ЕЛЕНА ФАНАЙЛОВА. Скажу не как репортер радио «Свобода», а как литератор. Вообще проблематика, о которой вы здесь говорите, была определена Чеславом Милошем во время и после второй мировой войны. Он говорил о себе и о своих коллегах как о субъектах современной политической истории. И если эту формулировку держать в голове, то все становится совершенно понятно. И нежелание украинских коллег включать в программы своих фестивалей фильмы, пропагандирующие, по их мнению, деятельность сепаратистов, потому что это их современная политическая история. И фильм Влади Антоневича про фашистов в Москве и в России, и он сам, автор, включены как субъекты этой политической истории, его тело включено в тело его рассказа. И фильм Мантаса «Мариуполис», прекрасный, говорит о его, творца, включенности в политическую историю. В общем, речь идет просто об инструментах, о том, какого рода инструменты вы применяете. Мне кажется, цель этого «круглого стола» была поговорить о том, какие новые инструменты пришли в документальное кино в последние пять лет. Понятно, что 10-е годы очень сильно отличаются от нулевых. Думаю, большая информационная травма была нанесена европейскому обществу, гуманитарному обществу в целом. Конечно, не только документальное кино стоит перед вызовом. Литература – тоже. Что делать с этой медиаинтервенцией?

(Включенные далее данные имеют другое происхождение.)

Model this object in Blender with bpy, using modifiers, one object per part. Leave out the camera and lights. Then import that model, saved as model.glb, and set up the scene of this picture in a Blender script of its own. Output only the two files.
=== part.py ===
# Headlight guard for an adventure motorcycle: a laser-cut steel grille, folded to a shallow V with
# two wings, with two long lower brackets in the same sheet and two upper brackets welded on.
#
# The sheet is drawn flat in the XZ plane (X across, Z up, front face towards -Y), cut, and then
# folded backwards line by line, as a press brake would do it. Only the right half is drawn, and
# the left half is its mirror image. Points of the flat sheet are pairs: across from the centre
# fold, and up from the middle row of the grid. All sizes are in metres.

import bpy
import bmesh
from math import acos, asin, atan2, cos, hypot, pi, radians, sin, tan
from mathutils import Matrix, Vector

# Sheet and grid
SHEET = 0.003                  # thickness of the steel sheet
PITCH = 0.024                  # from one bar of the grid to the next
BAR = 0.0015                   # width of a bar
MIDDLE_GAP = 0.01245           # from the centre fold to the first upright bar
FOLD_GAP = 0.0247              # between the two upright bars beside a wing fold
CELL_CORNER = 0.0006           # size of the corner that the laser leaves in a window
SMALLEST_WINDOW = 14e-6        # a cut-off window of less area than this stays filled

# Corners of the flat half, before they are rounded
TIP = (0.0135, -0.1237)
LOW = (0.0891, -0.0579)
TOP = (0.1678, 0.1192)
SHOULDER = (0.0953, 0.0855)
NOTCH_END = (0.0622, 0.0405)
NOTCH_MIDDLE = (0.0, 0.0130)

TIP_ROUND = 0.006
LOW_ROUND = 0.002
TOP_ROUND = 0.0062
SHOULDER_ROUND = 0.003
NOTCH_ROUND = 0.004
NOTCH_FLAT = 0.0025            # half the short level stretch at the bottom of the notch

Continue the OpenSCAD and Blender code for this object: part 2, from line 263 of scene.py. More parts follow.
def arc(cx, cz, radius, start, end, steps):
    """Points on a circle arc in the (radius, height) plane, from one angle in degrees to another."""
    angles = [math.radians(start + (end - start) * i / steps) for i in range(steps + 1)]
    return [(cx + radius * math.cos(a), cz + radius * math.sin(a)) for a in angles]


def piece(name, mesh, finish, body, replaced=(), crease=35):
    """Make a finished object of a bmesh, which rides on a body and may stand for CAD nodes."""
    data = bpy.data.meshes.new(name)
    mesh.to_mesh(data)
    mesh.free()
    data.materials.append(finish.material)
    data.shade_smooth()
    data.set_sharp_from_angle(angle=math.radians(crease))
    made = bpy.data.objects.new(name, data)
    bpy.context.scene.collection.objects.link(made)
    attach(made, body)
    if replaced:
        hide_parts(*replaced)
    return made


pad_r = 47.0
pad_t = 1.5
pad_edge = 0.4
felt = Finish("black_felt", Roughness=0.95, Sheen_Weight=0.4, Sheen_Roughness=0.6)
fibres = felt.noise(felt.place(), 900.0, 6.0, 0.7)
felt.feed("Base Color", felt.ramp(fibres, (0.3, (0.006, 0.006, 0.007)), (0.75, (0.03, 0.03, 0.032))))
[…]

«Украинские шерифы», режиссер Роман Бондарчук
ВИТАЛИЙ МАНСКИЙ. Документальное кино – это язык. Или перевод, расширение границ нашего тактильного мира. Когда я смотрел «Ладан-навигатор», то понимал, что никогда в жизни со мной эти люди так не говорили бы. Потому что они общаются с батюшкой как со своим соратником, который посылает их на бой, и они говорят в открытую. Я вижу их картину мира, и у меня просто сносит башку от того, что это совершенно недоступный жизненный опыт. Я его не имею. Он существует только в документальном кино.
МАНТАС КВЕДАРАВИЧЮС. Мы тут используем такие концепции и слова, которые напоминают черные ящики. Мы говорим про «личное». В нас работают тысячи разных дискурсов, тысячи типов эстетического восприятия мира. Они не все личностные. Но они находятся в нашем сознании, которое говорит, что у нас все-таки есть идентичность, есть персона, персональность, спрятанная глубоко внутри. Надо только понять, как эти дискурсы на нас действуют, какие существуют эстетические сдвиги и какие из них возможны, а какие нет. Но это разговор не про идеологию, не про пропаганду. Речь идет о внутренних и властных эстетических дискурсах. Только там – страшное и интересное. Только там создается внутренняя структура кино, которая уже не подлежит легкой манипуляции, не подлежит интерпретации смыслов. Но не потому, что она позиционируется как-то политически, а благодаря внутренним эстетическим законам.
Рига, 2016, октябрь
[1] Автор конкурсного фильма «Близкий далекий восток» (Blízký daleký východ; Чехия).
[2] Автор конкурсного фильма «Украинские шерифы» («Українські шерифи»; Украина).
[3] Автор фильма «Алиса в стране войны» («Аліса в Країні війни», сорежиссер Любовь Дуракова; Польша – Украина).
[4] Автор конкурсного фильма «Мариуполис» (Mariupolis; Литва – Германия – Франция – Украина).
[5] Автор фильма «Выступление и наказание» (Россия).
[6] Генеральный директор и учредитель компании Meduza Project.
[7] Автор конкурсного фильма «Кредит на убийство» (Credit for Murder; Израиль).
[8] Автор конкурсного фильма «Аустерлиц» (Austerlitz; Германия).
[9] В одном из ближайших номеров «ИК» будет опубликована статья Зары Абдуллаевой о новом взгляде на неигровое кино.